-- begin --

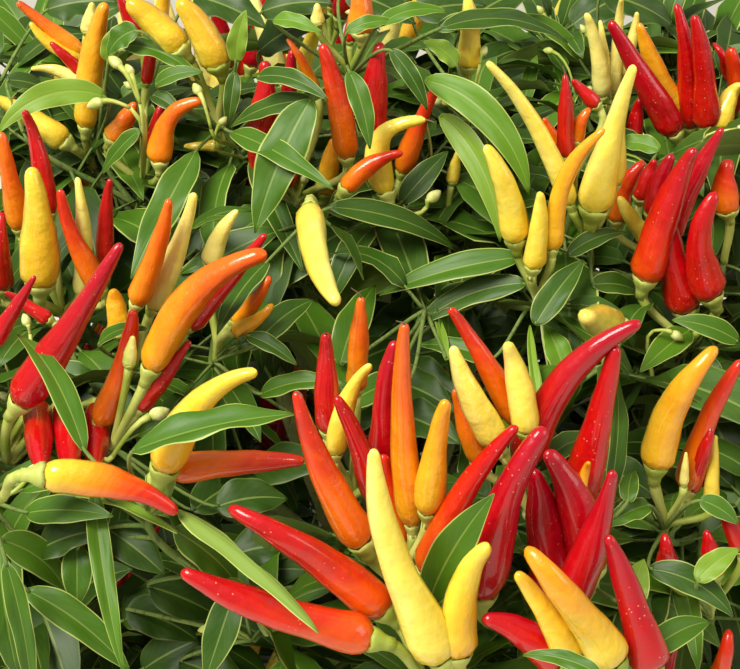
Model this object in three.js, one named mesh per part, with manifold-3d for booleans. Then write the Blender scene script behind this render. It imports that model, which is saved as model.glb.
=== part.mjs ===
// A bushy ornamental chilli pepper plant, rooted in the ground. Millimetres, +Z up.
// The origin is the middle of the main stem's flat cut at ground level, and -Y is the plant's best side.
//
// One short woody stem forks into three main boughs. Each runs up to the crown's middle, and side
// boughs leave it for the shoulder and for the skirt of the crown. Every bough ends in the socket of
// one mass of foliage, and the masses together make a broad, flat-topped, uneven mound.
import * as THREE from "three";
import { mergeVertices } from "three/addons/utils/BufferGeometryUtils.js";
import Module from "manifold-3d";

const wasm = await Module();
wasm.setup();

// Driving dimensions of the crown.
const CROWN_HALF_WIDTH = 250; // along X
const CROWN_HALF_DEPTH = 228; // along Y
const CROWN_TOP = 345;
const SKIRT_CLEARANCE = 32; // from the ground to the lowest leaf tips

// Driving dimensions of the wood.
const STEM_HEIGHT = 66; // from the cut to the fork
const STEM_RADIUS = 6.2;
const STEM_FLARE = 4.2; // how much the root flare adds at the ground
const FLARE_FADE = 9; // height over which the flare dies away
const FLARE_RIDGES = 5;
const STEM_LEAN = [5, 3]; // where the stem's head stands, off its foot
const LIMB_GAP = 0.35; // clearance between a limb and what it meets
const SOCKET_DEPTH = 14; // how far a bough goes into its mass

// Clearance between two neighbouring masses of foliage.
const MASS_GAP = 5;

// Fineness of the faceted solids.
const LIMB_SIDES = 8;
const LIMB_STEPS = 6;
const STEM_SIDES = 15;
const STEM_STEPS = 9;
const MASS_DETAIL = 3;

// The rings of masses, from the top down. Centres are shares of the crown's half width and depth;
// reach is each mass's own size outwards, round the crown and upwards.
const RINGS = [
  {
    name: "top",
    count: 3,
    turn: 90,
    centre: 0.22,
    height: CROWN_TOP - 74,
    reach: [92, 96, 78],
    bough: { start: 4.6, end: 3.1 },
  },
  {
    name: "shoulder",
    count: 7,
    turn: 115,
    centre: 0.58,
    height: 0.645 * CROWN_TOP,
    reach: [92, 92, 96],
    bough: { start: 3.5, end: 2.5 },
  },
  {
    name: "skirt",
    count: 8,
    turn: 104,
    centre: 0.7,
    height: 0.325 * CROWN_TOP,
    reach: [80, 88, 84],
    bough: { start: 3.2, end: 2.2 },
  },
];

const MATERIALS = {
  bark: new THREE.MeshStandardMaterial({ color: 0x8a7350, roughness: 0.9, metalness: 0 }),
  green_wood: new THREE.MeshStandardMaterial({ color: 0x6f8a3c, roughness: 0.7, metalness: 0 }),
  foliage: new THREE.MeshStandardMaterial({ color: 0x2f5a26, roughness: 0.55, metalness: 0 }),
};

// Repeatable random numbers from 0 to 1.
function seeded(seed) {
  let state = seed >>> 0;
  return () => {
    state = (state + 0x6d2b79f5) >>> 0;
    let t = Math.imul(state ^ (state >>> 15), 1 | state);
    t = (t + Math.imul(t ^ (t >>> 7), 61 | t)) ^ t;
    return ((t ^ (t >>> 14)) >>> 0) / 4294967296;
  };
}

const radians = THREE.MathUtils.degToRad;
const random = seeded(7);
const jitter = (size) => (2 * random() - 1) * size;

// A closed three.js geometry as a solid that can be cut.
function solidOf(geometry) {
  const bare = geometry.clone();
  bare.deleteAttribute("normal");
  bare.deleteAttribute("uv");
  const merged = mergeVertices(bare, 1e-3);
  return new wasm.Manifold(
    new wasm.Mesh({
      numProp: 3,
      vertProperties: new Float32Array(merged.attributes.position.array),
      triVerts: new Uint32Array(merged.index.array),
    }),
  );
}

// A solid's largest connected piece, as a three.js geometry.
function geometryOf(solid) {
  const largest = solid.decompose().sort((a, b) => b.volume() - a.volume())[0];
  const mesh = largest.getMesh();
  const geometry = new THREE.BufferGeometry();
  geometry.setAttribute("position", new THREE.BufferAttribute(mesh.vertProperties, 3));
  geometry.setIndex(new THREE.BufferAttribute(mesh.triVerts, 1));
  geometry.computeVertexNormals();
  return geometry;
}

// The masses of foliage, as centres, sizes and the phases of their unevenness.
function layOutMasses() {
  const masses = [];
  for (const ring of RINGS) {
    for (let i = 0; i < ring.count; i++) {
      const azimuth = radians(ring.turn + (360 / ring.count) * i + jitter(5));
      const share = ring.centre * (1 + jitter(0.06));
      masses.push({
        name: ring.name + "_" + (i + 1),
        ring,
        azimuth,
        centre: new THREE.Vector3(
          CROWN_HALF_WIDTH * share * Math.cos(azimuth),
          CROWN_HALF_DEPTH * share * Math.sin(azimuth),
          ring.height + jitter(7),
        ),
        reach: ring.reach.map((size) => size * (1 + jitter(0.05))),
        phases: Array.from({ length: 6 }, () => random() * 2 * Math.PI),
      });
    }
  }
  return masses;
}

// How far a mass reaches from its centre in a direction: its own lumpy ellipsoid, held back by the
// planes halfway to each neighbour, by the clearance above the ground and by the crown's outline.
function reachOf(mass, direction, masses) {
  const outwards = direction.x * Math.cos(mass.azimuth) + direction.y * Math.sin(mass.azimuth);
  const around = direction.y * Math.cos(mass.azimuth) - direction.x * Math.sin(mass.azimuth);
  const [p, q, r, s, t, u] = mass.phases;
  const uneven =
    1 +
    0.07 * Math.sin(3 * direction.x + 4 * direction.z + p) * Math.sin(4 * direction.y + q) +
    0.05 * Math.sin(6 * direction.y - 5 * direction.x + r) * Math.sin(5 * direction.z + s) +
    0.035 * Math.sin(9 * direction.x + t) * Math.sin(9 * direction.y + 7 * direction.z + u);
  let reach =
    uneven /
    Math.hypot(outwards / mass.reach[0], around / mass.reach[1], direction.z / mass.reach[2]);
  for (const other of masses) {
    if (other === mass) continue;
    const apart = other.centre.clone().sub(mass.centre);
    const distance = apart.length();
    const facing = direction.dot(apart) / distance;
    if (facing > 0) reach = Math.min(reach, (distance / 2 - MASS_GAP / 2) / facing);
  }
  if (direction.z < 0) reach = Math.min(reach, (mass.centre.z - SKIRT_CLEARANCE) / -direction.z);
  if (direction.z > 0) reach = Math.min(reach, (CROWN_TOP - mass.centre.z) / direction.z);
  reach = Math.min(reach, wallReach(mass.centre.x, direction.x, CROWN_HALF_WIDTH));
  return Math.min(reach, wallReach(mass.centre.y, direction.y, CROWN_HALF_DEPTH));
}

// Distance along a direction's share of one axis to the crown's outline on that axis.
function wallReach(start, step, half) {
  if (Math.abs(step) < 1e-9) return Infinity;
  return (Math.sign(step) * half - start) / step;
}

// A sphere's vertices drawn out or in to the mass's reach.
function massGeometry(mass, masses) {
  const geometry = new THREE.IcosahedronGeometry(1, MASS_DETAIL);
  const position = geometry.attributes.position;
  const direction = new THREE.Vector3();
  for (let i = 0; i < position.count; i++) {
    direction.fromBufferAttribute(position, i).normalize();
    const reach = reachOf(mass, direction, masses);
    direction.multiplyScalar(reach).add(mass.centre);
    position.setXYZ(i, direction.x, direction.y, direction.z);
  }
  return geometry;
}

// A cylinder bent along a path that lies in one upright plane, its radius set at each step and side.
// A clearance makes the limb that much fatter and longer at both ends, to cut its neighbours with.
function limbGeometry(path, azimuth, sides, steps, radiusAt, clearance) {
  const geometry = new THREE.CylinderGeometry(1, 1, 1, sides, steps);
  const position = geometry.attributes.position;
  const across = new THREE.Vector3(-Math.sin(azimuth), Math.cos(azimuth), 0);
  const vertex = new THREE.Vector3();
  for (let i = 0; i < position.count; i++) {
    vertex.fromBufferAttribute(position, i);
    const along = THREE.MathUtils.clamp(vertex.y + 0.5, 0, 1);
    const tangent = path.getTangent(along);
    const side = across.clone().cross(tangent).normalize();
    const radius = radiusAt(along, Math.atan2(vertex.x, vertex.z)) + clearance;
    const place = path.getPoint(along);
    if (along === 0 || along === 1) place.addScaledVector(tangent, (2 * along - 1) * clearance);
    place.addScaledVector(side, vertex.z * radius);
    place.addScaledVector(across, vertex.x * radius);
    position.setXYZ(i, place.x, place.y, place.z);
  }
  return geometry;
}

// The stem's middle line: straight up out of the ground, then a slight lean.
const stemHead = new THREE.Vector3(STEM_LEAN[0], STEM_LEAN[1], STEM_HEIGHT);
const stemPath = new THREE.QuadraticBezierCurve3(
  new THREE.Vector3(0, 0, 0),
  new THREE.Vector3(0, 0, STEM_HEIGHT / 2),
  stemHead,
);

function stemSolid(clearance) {
  const azimuth = Math.atan2(STEM_LEAN[1], STEM_LEAN[0]);
  const radiusAt = (along, angle) => {
    const fade = Math.exp((-along * STEM_HEIGHT) / FLARE_FADE);
    const ridges = 1 + 0.16 * fade * Math.cos(FLARE_RIDGES * angle);
    return (STEM_RADIUS * (1 - 0.1 * along) + STEM_FLARE * fade) * ridges;
  };
  return solidOf(limbGeometry(stemPath, azimuth, STEM_SIDES, STEM_STEPS, radiusAt, clearance));
}

// A bough's path: it leaves its parent steeply and arches out into its mass.
function boughPath(start, mass, rise) {
  const bend = start.clone().lerp(mass.centre, 0.42);
  bend.z = start.z + (mass.centre.z - start.z) * rise;
  return new THREE.QuadraticBezierCurve3(start, bend, mass.centre.clone());
}

// The share of a path at which it has gone a socket's depth into its mass.
function shareIntoMass(path, mass, masses) {
  const length = path.getLength();
  for (let share = 0; share < 1; share += 0.005) {
    const inwards = path.getPoint(share).sub(mass.centre);
    const distance = inwards.length();
    if (distance < reachOf(mass, inwards.normalize(), masses)) {
      return Math.min(0.98, share + SOCKET_DEPTH / length);
    }
  }
  return 0.98;
}

// The stretch of a quadratic curve from its start to a share of it.
function firstPart(path, share) {
  const bend = path.v0.clone().lerp(path.v1, share);
  return new THREE.QuadraticBezierCurve3(path.v0.clone(), bend, path.getPoint(share));
}

function boughSolid(bough, clearance) {
  const { start, end } = bough.mass.ring.bough;
  const radiusAt = (along) => start + (end - start) * along;
  const azimuth = Math.atan2(bough.path.v2.y - bough.path.v0.y, bough.path.v2.x - bough.path.v0.x);
  return solidOf(limbGeometry(bough.path, azimuth, LIMB_SIDES, LIMB_STEPS, radiusAt, clearance));
}

// Each bough with its parent: the top boughs leave the stem's head, the rest the nearest top bough.
function layOutBoughs(masses) {
  const boughs = [];
  for (const mass of masses.filter((m) => m.ring.name === "top")) {
    const start = stemHead.clone();
    start.x += 2.5 * Math.cos(mass.azimuth);
    start.y += 2.5 * Math.sin(mass.azimuth);
    start.z -= 3;
    const whole = boughPath(start, mass, 0.3);
    const path = firstPart(whole, shareIntoMass(whole, mass, masses));
    boughs.push({ name: "bough_" + mass.name, mass, path });
  }
  const mains = boughs.slice();
  const taken = new Map(mains.map((main) => [main, 0]));
  for (const mass of masses.filter((m) => m.ring.name !== "top")) {
    const nearness = (main) => Math.cos(main.mass.azimuth - mass.azimuth);
    const parent = mains.slice().sort((a, b) => nearness(b) - nearness(a))[0];
    const order = taken.get(parent);
    taken.set(parent, order + 1);
    const low = mass.ring.name === "skirt";
    const start = parent.path.getPoint(low ? 0.07 + 0.055 * (order - 2) : 0.34 + 0.13 * order);
    const whole = boughPath(start, mass, low ? 0.12 : 0.42);
    const path = firstPart(whole, shareIntoMass(whole, mass, masses));
    boughs.push({ name: "bough_" + mass.name, mass, path });
  }
  return boughs;
}

function namedMesh(name, geometry, material) {
  const mesh = new THREE.Mesh(geometry, material);
  mesh.name = name;
  return mesh;
}

const plant = new THREE.Group();
plant.name = "chilli_pepper_plant";

const masses = layOutMasses();
const boughs = layOutBoughs(masses);

const stem = stemSolid(0);
plant.add(namedMesh("main_stem", geometryOf(stem), MATERIALS.bark));

// Each bough gives way to the stem and to the boughs that stand before it.
const cutters = [stemSolid(LIMB_GAP)];
for (const bough of boughs) {
  let solid = boughSolid(bough, 0);
  for (const cutter of cutters) solid = solid.subtract(cutter);
  cutters.push(boughSolid(bough, LIMB_GAP));
  plant.add(namedMesh(bough.name, geometryOf(solid), MATERIALS.green_wood));
}

// Each mass gives way to every limb that runs through or into it.
for (const mass of masses) {
  let solid = solidOf(massGeometry(mass, masses));
  for (const cutter of cutters) solid = solid.subtract(cutter);
  plant.add(namedMesh("foliage_" + mass.name, geometryOf(solid), MATERIALS.foliage));
}

export default plant;
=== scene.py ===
import math
from collections import namedtuple

import bpy
import numpy as np
from mathutils import Matrix, Vector
from mathutils.bvhtree import BVHTree
from mathutils.kdtree import KDTree


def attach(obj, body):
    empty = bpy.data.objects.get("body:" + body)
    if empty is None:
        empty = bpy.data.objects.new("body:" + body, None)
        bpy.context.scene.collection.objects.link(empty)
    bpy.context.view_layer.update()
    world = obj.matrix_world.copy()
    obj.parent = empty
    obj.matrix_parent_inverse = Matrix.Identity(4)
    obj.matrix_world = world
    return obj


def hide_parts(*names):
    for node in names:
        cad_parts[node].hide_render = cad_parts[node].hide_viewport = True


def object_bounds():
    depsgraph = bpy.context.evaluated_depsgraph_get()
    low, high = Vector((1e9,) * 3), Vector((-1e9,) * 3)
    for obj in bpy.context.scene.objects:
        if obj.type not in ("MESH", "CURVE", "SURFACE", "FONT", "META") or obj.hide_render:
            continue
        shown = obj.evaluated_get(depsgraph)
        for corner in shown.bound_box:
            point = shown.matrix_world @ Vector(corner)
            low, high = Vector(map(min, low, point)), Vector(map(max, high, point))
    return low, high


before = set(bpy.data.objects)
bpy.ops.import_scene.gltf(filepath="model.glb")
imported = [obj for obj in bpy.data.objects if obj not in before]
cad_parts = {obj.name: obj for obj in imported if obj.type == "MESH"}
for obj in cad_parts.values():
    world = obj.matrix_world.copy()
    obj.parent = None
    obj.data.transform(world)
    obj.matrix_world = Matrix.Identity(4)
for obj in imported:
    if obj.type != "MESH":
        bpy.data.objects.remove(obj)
solid_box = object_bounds()


# The camera stands in front of the plant and above it, close enough for the crown to fill the picture.
# Pods and leaves that the photograph shows clearly are placed by the pixels of their two ends.
PICTURE_WIDTH = 740
PICTURE_HEIGHT = 669
FOCAL_LENGTH = 1600  # pixels
SENSOR_WIDTH = 36  # millimetres
CAMERA_ELEVATION = math.radians(33)
CAMERA_DISTANCE = 0.54
CAMERA_AIM = np.array([0.0, -0.04, 0.235])

looking = np.array([0.0, math.cos(CAMERA_ELEVATION), -math.sin(CAMERA_ELEVATION)])
picture_right = np.array([1.0, 0.0, 0.0])
picture_up = np.cross(picture_right, looking)
eye = CAMERA_AIM - CAMERA_DISTANCE * looking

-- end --

BRIEF:
From the listing above, collect each line in which the string "before" appears.

COMPLETED TASK:
// Each bough gives way to the stem and to the boughs that stand before it.
before = set(bpy.data.objects)
imported = [obj for obj in bpy.data.objects if obj not in before]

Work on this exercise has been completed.